Son olarak şunu sormak isterim, bizim sivil toplum grupları ve Avrupa’da yaşayan bireyler olarak geri itmelere karşı mücadelenize katkı sunmak için yapabileceğimiz şeyler var mı?


Kesinlikle. İmza kampanyasını bunun için başlattık, bu insanlık dışı politikalara karşı olan tüm vatandaşların imzalaması ve tepkisini ifade etmesi için. Çünkü her zaman gördüğümüz bir şey şu ki, insan haklarını ihlal etmenin normal olduğunu düşünen siyasetçiler çoğu zaman kamuoyu görüşüne istinat ediyor ve “Bakın, sığınmacılar için artık hiçbir toplum desteği yok” diyor. Bu yüzden bu uygulamalarla mücadele edebilmek, onların pozisyonlarına meydan okuyabilmek ve “Avrupa değerlerini ciddiye alıyorsak bu geri itmelere son vermeli ve sığınmacılara Avrupa değerlerine uygun muamelede bulunmalıyız” mesajını verebilmek için kamuoyu desteğine ihtiyacımız var. Bu yüzden insanların bu kampanyaya katılarak tepkilerini göstermeleri çok önemli. Dilekçede Avrupa Komisyonu’ndan bu insan hakları ihlallerini fonlamayı kesmesini talep ediyoruz. Çünkü bunlar AB parasıyla yapılıyor. Ayrıca hak ihlallerinden sorumlu ülkelerden mahkeme önünde hesap sorulmasını talep ediyoruz. Bence yüzbinlerce insan “Bu kabul edilemez. Benim adıma böyle hareket edemezsiniz. Avrupa vatandaşları adına bu yapılamaz” derse bu çok güçlü bir sinyal olacaktır. Çünkü günün sonunda vatandaşlar Avrupa demokrasisinin ve Avrupa politikalarının temelidir.

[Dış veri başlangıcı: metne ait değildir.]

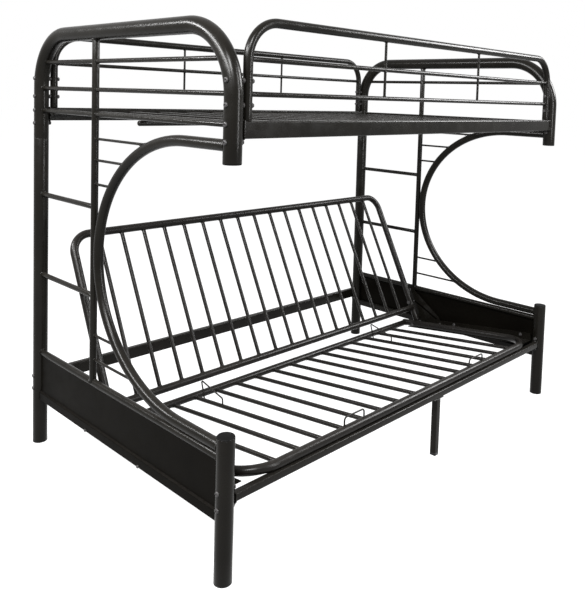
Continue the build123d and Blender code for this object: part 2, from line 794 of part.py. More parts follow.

Dilekçeyi imzalayın, ama aynı zamanda gazetelere makaleler gönderin, sosyal medyada görüşünüzü ifade edin. Ve seçimlerde oy kullanın. Adaylara bu konuda ne yaptıklarını, nerede durduklarını sorun. Hem ulusal parlamentolara hem Avrupa parlamentolarına doğru kişilerin seçildiğinden emin olun ki bu uygulamalara son verilebilsin.